The most noticeable detail of this final story arc is the number of “What the hell?”s it elicited. Cassandra Nova is alive and on the X-Men and further she was really Ernst, one of Xorn’s special kids? How is Wolverine, the Stepford Cuckoos and Beast still alive in 150 years? Just question after question that Morrison showed need to explain.

Again, Morrison in his final three story arcs takes story ideas that have been done ad nauseam in the past pages of the various X-Men books, gives it his “modern” spin and presents it as if it was an original idea. Wolverine wanting to find out the truth about Weapon X? Someone hiding in a different identity? Magneto flipping the magnetic poles? Jean becoming Phoenix again and eventually dying… again? A bleak future scenario? These are all themes we’ve seen time and time again. It feels as if the only thing Morrison gave us was the same stories we’ve read for 20+ years, but hid them in convoluted plot twists and inexplicable events. The fact that, as the series progressed, there was a four to five paragraph recap at the beginning of the issue seems to show that even the editors, much less Morrison, had trouble keeping up.

And so, after 41 issues Morrison definitely left his mark on the X-Men. Will it be remembered as one of the seminal periods of these characters’ history? I don’t really know. As of right now, my gut feeling is that it won’t be. Or at least when compared to his run on JLA, it will always fall short. In comics these days it’s so cliché to say someone didn’t live up to his or her potential, but I really believe this is the case with Morrison and New X-Men. In looking back, Morrison really started out on the right foot. He shook things up, made changes and then started weaving plots. But for whatever reason, he fell back on the established “X-Men type” stories and after the “point of departure” rushed through them. I could forgive the lack of originality if the stories were paced a bit slower and seemed more thought out. Moreover, had he taken his few original ideas and cultivated them, I think we would be talking about this run as of the greats.

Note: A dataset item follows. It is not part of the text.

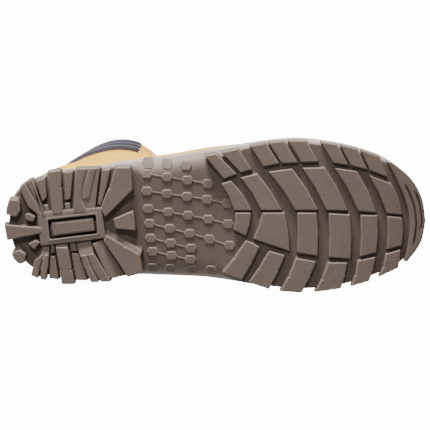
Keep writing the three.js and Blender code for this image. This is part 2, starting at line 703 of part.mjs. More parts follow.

Grant Morrison has developed himself as a Rock Star creator and has the resume to prove it. Did the three years of stories on New X-Men help to further establish that? I would have thought no, until I came across this

First thing I thought of was the old “Clapton is God” graffiti in England back in the 1960s. So maybe Morrison has continued to be elevated as the rock-star comic writer. But for this comic book reader, and X-Men fan, this was just a total, and yet another disappointment to the characters I love.